Let us start by demonstrating that, even if you are skeptical about the climate benefits of reducing carbon emissions, a just energy transition would be economically justified for South Africa; in fact, by 2030, it is likely to yield economic gains at least double the above projected costs, as shown in Figure 1.
Figure 1. How much would a just energy transition cost in South Africa (2023-2030)?
Source: World Bank’s calculations
Most of these gains would come as the country shifts away from coal toward low-carbon energy sources (mainly renewables), already the least costly option for South Africa due to its aging and unreliable coal power plants. By investing in renewables (and transmission), the country can quickly increase electricity supply, which will help eliminate the extensive load-shedding that is projected to cost at least $24 billion to the economy in 2022. By simple extrapolation, the country could therefore save about $192 billion by 2030 ($24 billion per year for eight years) by eliminating load-shedding.
In addition, a just energy transition would improve the country’s competitiveness on global markets by reducing the carbon intensity of its exports. Should the European Union introduce a carbon tax at the border, about one-third of South Africa’s exports would be at risk—a potential loss of $8 billion per year, or $64 billion by 2030. A third benefit would be lower air and water pollution, which would reduce the risks of early deaths and improve workers’ health and productivity.
The combination of these three benefits would accelerate South Africa’s economic growth and help create new jobs in several green and low-carbon sectors (such as renewables and batteries). We estimated, in the Country Climate and Development Report recently published by the World Bank, that the JET could create as many as 1 million jobs from 2023 to 2050, which will be several times higher than the number of jobs projected to be destroyed (about 300,000). However, South Africa will need to implement both adequate safety nets and active labor programs to mitigate negative impacts on dismissed workers and local communities.
The second reason for supporting the JET is that its costs are not insurmountable: South Africa can find the resources to finance it. The cost of the transition falls into three main categories:
- New investment in power generation, primarily in renewable energy—about $66 billion until 2030: Given the age and condition of the existing coal-fired power plants, renewables are the least-cost option to expand the generation sector.
- New investment in power transmission and distribution—about $11 billion until 2030.
- New measures and investments to cope with the economic and social damages to workers, local communities, and municipal governments associated with the decommissioning of coal-fired plants (including mines)—about $20 billion until 2030.

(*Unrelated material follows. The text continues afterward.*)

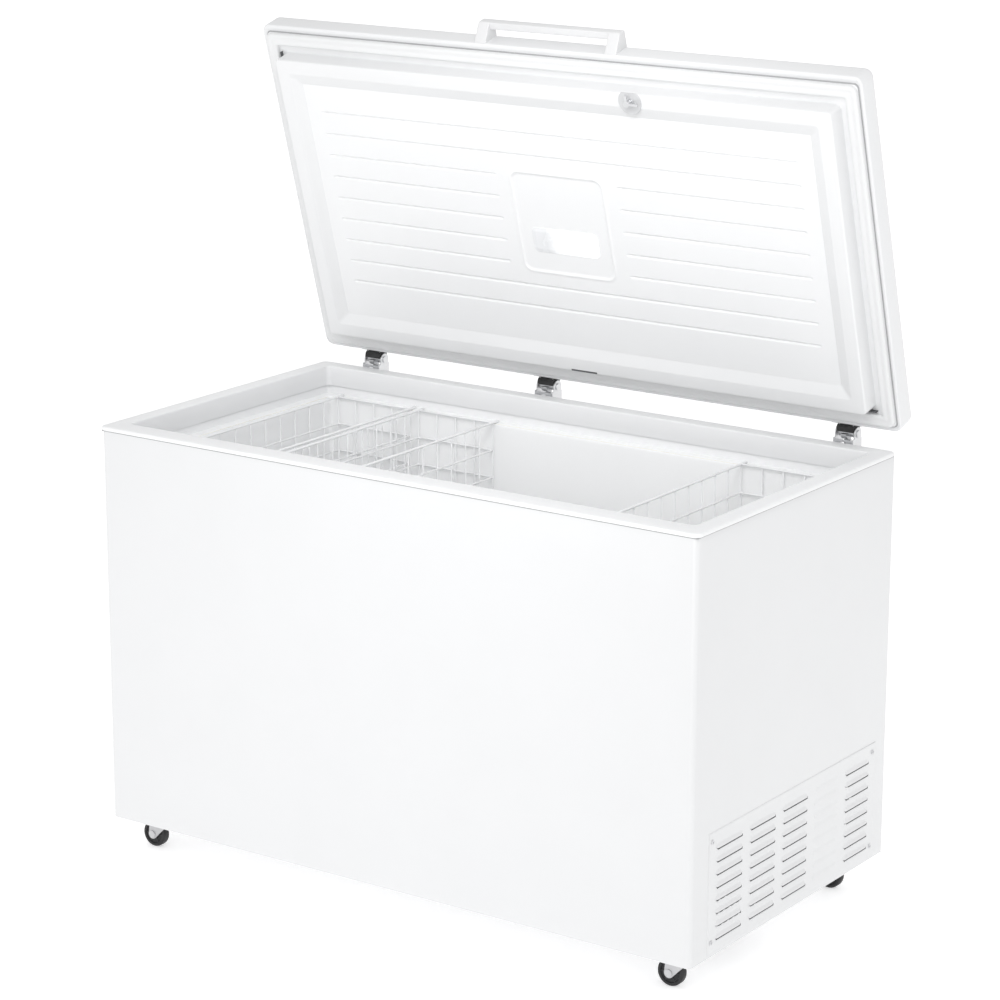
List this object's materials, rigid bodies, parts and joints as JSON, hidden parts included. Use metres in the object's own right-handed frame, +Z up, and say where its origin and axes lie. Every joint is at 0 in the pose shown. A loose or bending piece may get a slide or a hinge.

Arguably, South Africa can attract private domestic and foreign resources to finance new investments in power generation (the largest segment in Figure 2). Developers have been keen to invest in renewables, as demonstrated by the success of the different renewable energy programs: As much as 6,000 MW in renewables were added to the grid between 2012 and 2022. More could come if the country were to unleash the potential of the private sector by streamlining administrative and regulatory procedures and opening the market to more competition. By taking this approach, Vietnam, for example, attracted more private investment in solar energy than did the entire region of sub-Saharan Africa in 2020.
Figure 2. Financing sources for the transition, 2023-2030 (USD billion)
Source: World Bank’s calculations
This would leave the country to find about $31 billion (or $3.9 billion per year). The government spent about $3 billion in 2021/22 to support the financially distressed national electricity company (Eskom). This assistance could potentially be cut by half—should the government successfully implement a plan to return Eskom to its path of historical excellence, saving as much as $12 billion in taxpayers’ money in 2023–30. Another source of financing could be by advancing the broadening of the carbon tax, which the National Treasury has scheduled for 2026. Eliminating the current exemptions and gradually increasing the tax rate could yield around $8 billion in additional revenue by 2030.
The financing gap would therefore be around $11 billion in 2023–30, which could be raised from external sources. The international community is ready to provide concessional finance to support South Africa’s decarbonizing effort, as it is partly a global public good. Five donors (the European Union, the United States, Germany, France, and the United Kingdom) have committed to allocating $8.5 billion for this purpose over the next five years, while international finance institutions (particularly the World Bank and the African Development Bank) stand ready to assist South Africa through, for example, budget support and blended financial instruments to reduce the risks for private investors.
Against this backdrop, we hope that even climate skeptics would support the implementation of the JET in South Africa. A JET would clearly help lower global carbon emissions, but the primary benefit of a rapid energy transition is to the country itself. The gains to South Africa’s economy and its people would significantly exceed the cost of the transition, and the required financing can be leveraged from available domestic and external resources.